Hadoop is the right track for Spotify
- Summary:
- Spotify uses a Hadoop-based 'data lake' for complex analysis of who's listening to what.
The Swedish music streaming services is using a ‘data lake’ based on the Hortonworks distribution of Hadoop to calculate royalties, recommend tracks to users and measure audience response to new features and functions.
Farewell, Music Unlimited. Earlier this year, electronics giant Sony announced it was pulling the plug on its struggling music streaming service and planning to a hitch a ride instead with the strikingly more successful Spotify.
On March 30, the journey got underway, with the launch of PlayStation Music, a version of Spotify’s service for the PlayStation 3 and PlayStation 4 games consoles.
The hook-up is potentially a significant one for Spotify. The Sony PlayStation Network has around 64 million active users worldwide and Spotify will be looking to add many of them to its own customer base of around 60 million active users, around 15 million of whom pay for a premium subscription. Numbers will become increasingly important as competition in music streaming hots up: Google recently launched YouTube Music Key and Apple is planning to relaunch its Beats Music service this year.
So, right from the launch of PlayStation Music, the team at Spotify have been keen to see how the service is working out for games console enthusiasts. Using a Hadoop-based ‘data lake’, they’re able to perform a wide range of complex analyses that tell them who’s using the service, how often, and what tracks they’re listening to, according to Spotify data engineer Josh Baer.
This Hadoop infrastructure hosts log and app usage data, metadata relating to specific music tracks and customer data and is based on Hortonworks’ distribution of the open source big data framework. Baer says:
It’s going really great. We had one million users signed up more or less straight away and we’ve been able to see very clearly, from the start, how they’re using the service on their games consoles. If there’d been any problems - users were signing up but not logging in, for example - we’d have been able to see that very quickly. Hadoop is helping us to get some great insights and that’s pretty powerful for us as a company.
Deep analytics
Although Baer joined Spotify just over a year ago, the company has been using Hadoop since way back in 2009. Initially, he says, it was introduced to help the company handle the challenge of calculating the royalty payments it must make to record labels:
When you play a song on Spotify, it’s basically a financial transaction. We have to take all the songs that get played, aggregate that data and then run a bunch of reports that tell us what each record company is owed.
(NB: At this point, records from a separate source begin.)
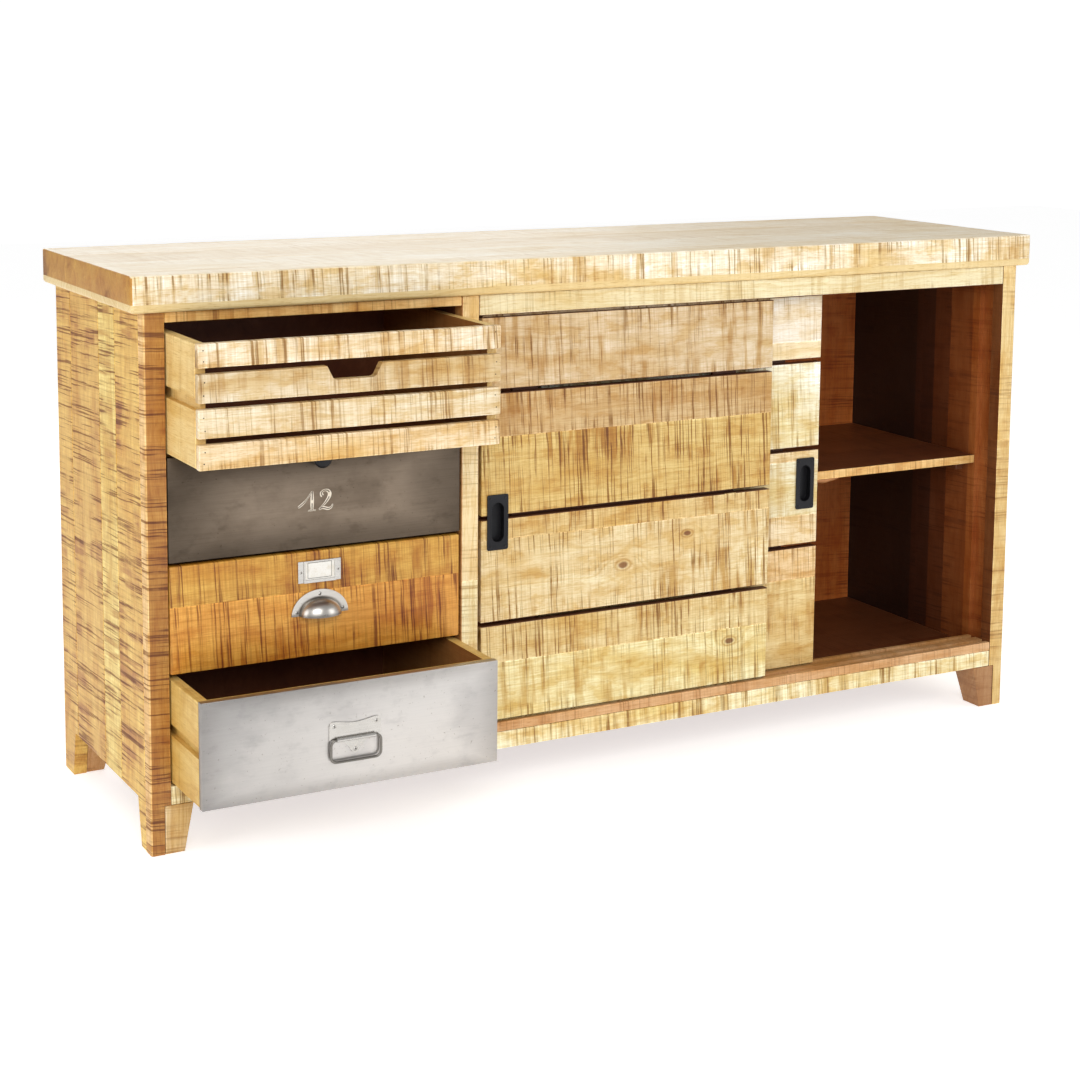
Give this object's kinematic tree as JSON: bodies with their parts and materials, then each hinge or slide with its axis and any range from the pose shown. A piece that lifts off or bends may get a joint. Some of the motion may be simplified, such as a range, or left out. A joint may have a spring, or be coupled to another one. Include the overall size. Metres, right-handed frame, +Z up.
{
  "type": "sideboard buffet",
  "caption": "Sideboard buffet in rough-sawn wood with a stack of mixed-front drawers, sliding plank doors and a shelved bay.",
  "frame": {"origin": "middle of the bounding box at floor level, with the top and bottom drawers partly open", "axes": "+X along the length to the right seen from the front, +Y from front to back, +Z up"},
  "size_m": [1.6, 0.563, 0.8328],
  "materials": {
    "pale_wood": "rough-sawn pale mango wood under clear wax",
    "golden_wood": "golden brown waxed wood",
    "stained_wood": "dark red-brown stain inside the cabinet",
    "gunmetal_sheet": "darkened sheet steel with a cloudy patina",
    "steel_sheet": "bare sheet steel with a few dents",
    "black_iron": "black painted iron",
    "nickel": "satin nickel plate"
  },
  "bodies": {
    "cabinet": {"back_panel": "stained_wood", "floor_panel": "stained_wood", "foot_back_left": "pale_wood", "foot_back_right": "pale_wood", "foot_front_left": "pale_wood", "foot_front_right": "pale_wood", "partition": "stained_wood", "post_centre": "pale_wood", "post_front_left": "pale_wood", "post_front_right": "pale_wood", "rail_bottom": "pale_wood", "rail_top_doors": "pale_wood", "rail_top_drawers": "pale_wood", "runner_1_left": "stained_wood", "runner_1_right": "stained_wood", "runner_2_left": "stained_wood", "runner_2_right": "stained_wood", "runner_3_left": "stained_wood", "runner_3_right": "stained_wood", "runner_4_left": "stained_wood", "runner_4_right": "stained_wood", "shelf": "stained_wood", "shelf_cleat_left": "stained_wood", "shelf_cleat_right": "stained_wood", "side_left": "pale_wood", "side_right": "pale_wood", "sill_track": "pale_wood", "top_slab": "pale_wood"},
    "drawer_1": {"drawer_1_bottom": "stained_wood", "drawer_1_box": "pale_wood", "drawer_1_slat_1": "pale_wood", "drawer_1_slat_2": "pale_wood", "drawer_1_slat_3": "pale_wood", "drawer_1_slat_4": "pale_wood"},
    "drawer_2": {"drawer_2_bottom": "stained_wood", "drawer_2_box": "pale_wood", "drawer_2_knob": "black_iron", "drawer_2_sheet": "gunmetal_sheet"},
    "drawer_3": {"drawer_3_bottom": "stained_wood", "drawer_3_box": "pale_wood", "drawer_3_cup_pull": "nickel", "drawer_3_front": "golden_wood", "drawer_3_label_holder": "nickel"},
    "drawer_4": {"drawer_4_bottom": "stained_wood", "drawer_4_box": "pale_wood", "drawer_4_handle_plate": "nickel", "drawer_4_sheet": "steel_sheet"},
    "drawer_4_bail": {"drawer_4_bail": "nickel"},
    "door_front": {"door_front_battens": "stained_wood", "door_front_board_1": "pale_wood", "door_front_board_2": "pale_wood", "door_front_board_3": "pale_wood", "door_front_board_4": "pale_wood", "door_front_pull": "black_iron"},
    "door_rear": {"door_rear_battens": "stained_wood", "door_rear_board_1": "pale_wood", "door_rear_board_2": "pale_wood", "door_rear_board_3": "pale_wood", "door_rear_board_4": "pale_wood", "door_rear_pull": "black_iron"}
  },
  "joints": [
    {"name": "drawer_1_slide", "type": "slide", "parent": "cabinet", "child": "drawer_1", "axis": [0, -1, 0], "range_m": [-0.132, 0.148]},
    {"name": "drawer_2_slide", "type": "slide", "parent": "cabinet", "child": "drawer_2", "axis": [0, -1, 0], "range_m": [0, 0.28]},
    {"name": "drawer_3_slide", "type": "slide", "parent": "cabinet", "child": "drawer_3", "axis": [0, -1, 0], "range_m": [0, 0.28]},
    {"name": "drawer_4_slide", "type": "slide", "parent": "cabinet", "child": "drawer_4", "axis": [0, -1, 0], "range_m": [-0.127, 0.153]},
    {"name": "door_front_slide", "type": "slide", "parent": "cabinet", "child": "door_front", "axis": [1, 0, 0], "range_m": [-0.005, 0.4725]},
    {"name": "door_rear_slide", "type": "slide", "parent": "cabinet", "child": "door_rear", "axis": [1, 0, 0], "range_m": [-0.122, 0.3649]},
    {"name": "drawer_4_bail_swing", "type": "hinge", "parent": "drawer_4", "child": "drawer_4_bail", "pos_m": [-0.5195, -0.27845, 0.1756], "axis": [-1, 0, 0], "range_deg": [0, 95]}
  ]
}
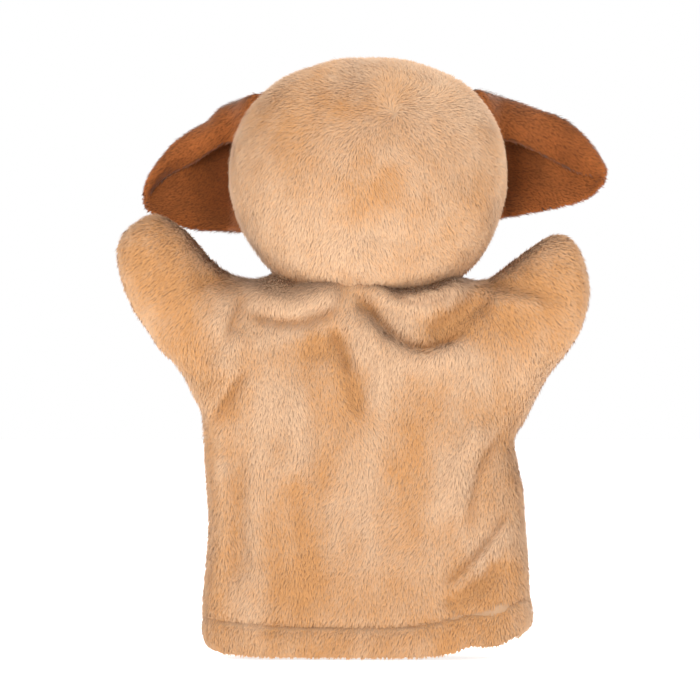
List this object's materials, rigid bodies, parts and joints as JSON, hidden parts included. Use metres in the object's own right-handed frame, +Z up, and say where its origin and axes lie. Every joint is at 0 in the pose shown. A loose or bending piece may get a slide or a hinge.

What was needed was something that was extremely scalable. It had to scale horizontally very easily and cheaply. And that’s what Hadoop gives us. As we’ve grown as a service, we’ve just been able to add more servers to the infrastructure.
Initially, just four analysts were using the Hadoop data lake, which to calculate royalties, he says, adding:
But over time, as we’ve grown our team and grown the infrastructure, we’ve grown our uses cases, too.
Hadoop plays a vital role, for example, in helping Spotify to recommend particular music tracks to an individual user on the basis of their established listening habits, using collaborative filtering techniques.
It also helps Spotify staff to curate playlists, based on their insights into what users want to listen to at certain times of day or during particular activities, from making supper to working out.
It’s also increasingly used for A/B testing, says Baer, when new features and functions are rolled out on the Spotify service:
When we have a new idea for something we’d like to add - a new recommendation feature or a new social feature, let’s say - then we just come up with a proof of concept and measure how users respond to it using Hadoop data, just as we’ve done with PlayStation Music.
That allows us to see quickly what’s working and what’s not, which is always interesting. There are some ideas that seem great at the time, but which don’t work out so well in practice and we can’t take them any further. Early feedback means we don’t waste time chasing something that’s too complicated for users or just not useful to them.